The Mumbai Traffic Police, acting under the auspices of the Metropolitan Directorate of Transport, have promulgated a provisional ordinance restricting vehicular parking on Technology Street in the Sakinaka district for the period commencing the seventh day of May and terminating on the sixth day of August, ostensibly to alleviate chronic congestion that has beset the corridor during peak working hours. The regulation, expressly designated as an odd‑even parking schema, mandates that motorised conveyances may occupy only those sections of the thoroughfare lying to the right of the centreline on odd‑numbered days and to the left on even‑numbered days, thereby obligating residents and commuters alike to adhere to a daily alternating pattern that the authorities claim will permit unobstructed passage for emergency apparatus and essential service vehicles. In addition to the temporal parking constraints, the ordinance explicitly proscribes the ingress and stationary presence of heavy commercial vehicles within the prescribed zone, a measure that municipal officials argue is indispensable for guaranteeing rapid response capabilities of fire, ambulance, and police units during incidents demanding immediate attention.

Nevertheless, many inhabitants of the adjoining residential blocks have voiced consternation that the sudden imposition of the alternating parking edict, without prior comprehensive public consultation or the provision of adequate alternative parking facilities, imposes an undue logistical burden upon daily commuters, small‑scale entrepreneurs, and elder persons who rely upon proximate vehicular access for essential errands. Critics further contend that the municipal apparatus, having previously extolled the virtues of modernising the Sakinaka precinct through a series of high‑tech initiatives, now appears to have neglected the basic infrastructural prerequisite of adequate roadside accommodation, thereby exposing a dissonance between proclamations of progress and the quotidian realities faced by the citizenry. Observing that the proclamation was disseminated chiefly through digital bulletins and signage that may elude the elderly or those lacking internet connectivity, public welfare advocates warn that the absence of a multimodal communication strategy may inadvertently contravene the very statutory obligations of transparency and equitable service provision incumbent upon the civic administration.

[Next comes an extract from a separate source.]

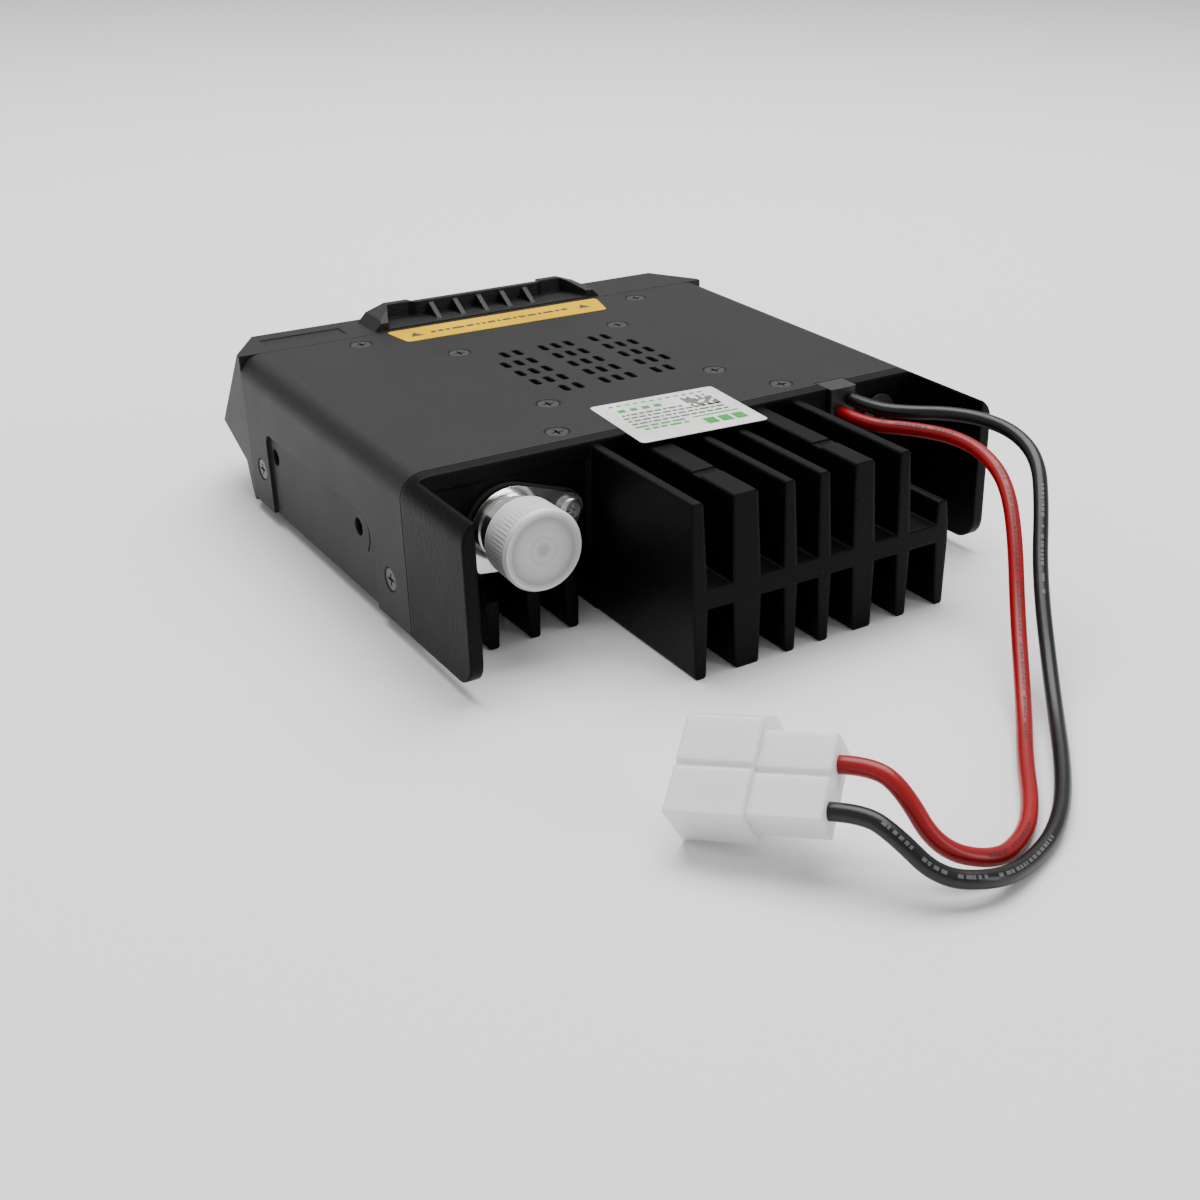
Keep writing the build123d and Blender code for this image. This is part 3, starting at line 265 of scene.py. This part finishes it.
def coat(name, colour, rough, grain, depth, edge, fleck=None, spec=0.5):
    mat = bpy.data.materials.new(name)
    mat.use_nodes = True
    tree = mat.node_tree
    face = tree.nodes["Principled BSDF"]
    face.inputs["Specular IOR Level"].default_value = spec
    place = tree.nodes.new("ShaderNodeTexCoord")
    cloud = tree.nodes.new("ShaderNodeTexNoise")
    cloud.inputs["Scale"].default_value = 70
    cloud.inputs["Detail"].default_value = 6
    tree.links.new(place.outputs["Object"], cloud.inputs["Vector"])
    tone = tree.nodes.new("ShaderNodeValToRGB")
    tone.color_ramp.elements[0].position = 0.3
    tone.color_ramp.elements[0].color = (*[c * 0.85 for c in colour], 1)
    tone.color_ramp.elements[1].position = 0.7
    tone.color_ramp.elements[1].color = (*[c * 1.1 for c in colour], 1)
    tree.links.new(cloud.outputs["Fac"], tone.inputs["Fac"])
    colour_out = tone.outputs["Color"]
    if fleck:
        dots = tree.nodes.new("ShaderNodeTexVoronoi")
        dots.inputs["Scale"].default_value = fleck
        tree.links.new(place.outputs["Object"], dots.inputs["Vector"])
        mask = tree.nodes.new("ShaderNodeValToRGB")
        mask.color_ramp.elements[0].position = 0.03
        mask.color_ramp.elements[0].color = (1, 1, 1, 1)
        mask.color_ramp.elements[1].position = 0.09
        mask.color_ramp.elements[1].color = (0, 0, 0, 1)
        tree.links.new(dots.outputs["Distance"], mask.inputs["Fac"])
        blend = tree.nodes.new("ShaderNodeMix")
        blend.data_type = "RGBA"
        blend.inputs["B"].default_value = (*[min(1, c * 3 + 0.02) for c in colour], 1)
        tree.links.new(mask.outputs["Color"], blend.inputs["Factor"])
        tree.links.new(colour_out, blend.inputs["A"])
        colour_out = blend.outputs["Result"]
    tree.links.new(colour_out, face.inputs["Base Color"])
    spread = tree.nodes.new("ShaderNodeMapRange")
    spread.inputs["To Min"].default_value = rough - 0.05
    spread.inputs["To Max"].default_value = rough + 0.07
    tree.links.new(cloud.outputs["Fac"], spread.inputs["Value"])
    tree.links.new(spread.outputs["Result"], face.inputs["Roughness"])
    peel = tree.nodes.new("ShaderNodeTexNoise")
    peel.inputs["Scale"].default_value = grain
    peel.inputs["Detail"].default_value = 4
    tree.links.new(place.outputs["Object"], peel.inputs["Vector"])
    bump = tree.nodes.new("ShaderNodeBump")
    bump.inputs["Strength"].default_value = 0.5
    bump.inputs["Distance"].default_value = depth
    tree.links.new(peel.outputs["Fac"], bump.inputs["Height"])
    soft = tree.nodes.new("ShaderNodeBevel")
    soft.samples = 6
    soft.inputs["Radius"].default_value = edge
    tree.links.new(soft.outputs["Normal"], bump.inputs["Normal"])
    tree.links.new(bump.outputs["Normal"], face.inputs["Normal"])
    return mat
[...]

The enforcement schedule, demarcating a four‑month window from early May through early August, aligns curiously with the peak season of monsoonal disruptions, thereby prompting analysts to speculate whether the timing reflects a genuine attempt to preempt traffic snarls or merely a convenient hiatus for municipal contractors to conduct unrelated roadworks under the veneer of regulatory compliance. Equally disquieting is the conspicuous absence of any stipulated remedial mechanism for motorists who, upon inadvertently contravening the alternating side rule, find themselves subject to punitive fines whose procedural basis appears insufficiently articulated within the public notice, thereby casting doubt upon the administrative fidelity to principles of natural justice and due process. Moreover, the unilateral prohibition of heavy vehicles, while ostensibly justified by the necessity of swift emergency response, neglects to address the economic implications for local businesses reliant upon delivery trucks, whose operational continuity may be jeopardised by the abrupt restriction absent any compensatory logistical framework.

In light of the foregoing, one must inquire whether the municipal authority, by instituting a temporally limited yet geographically expansive parking prohibition without furnishing demonstrable evidence of a cost‑benefit analysis, has overstepped the bounds of its delegated powers as delineated by the State Municipal Corporations Act, thereby rendering the ordinance vulnerable to procedural invalidation upon judicial scrutiny. Furthermore, the absence of a transparent grievance redressal pathway, coupled with the imposition of fines predicated upon an ambiguous evidentiary standard, raises the prospect that affected citizens may be deprived of effective legal recourse, inviting contemplation of whether the present enforcement schema contravenes the fundamental tenets of administrative fairness embedded within the Constitution’s guarantee of equality before law. Lastly, the policy’s purported aim of safeguarding emergency vehicular flow must be weighed against the demonstrable inconvenience inflicted upon the resident populace, prompting the interrogative whether the municipal administration has duly considered alternative, less intrusive traffic‑management solutions such as dynamic lane allocation or timed entry permits, and if not, what accountability mechanisms exist to compel a reassessment of the current approach.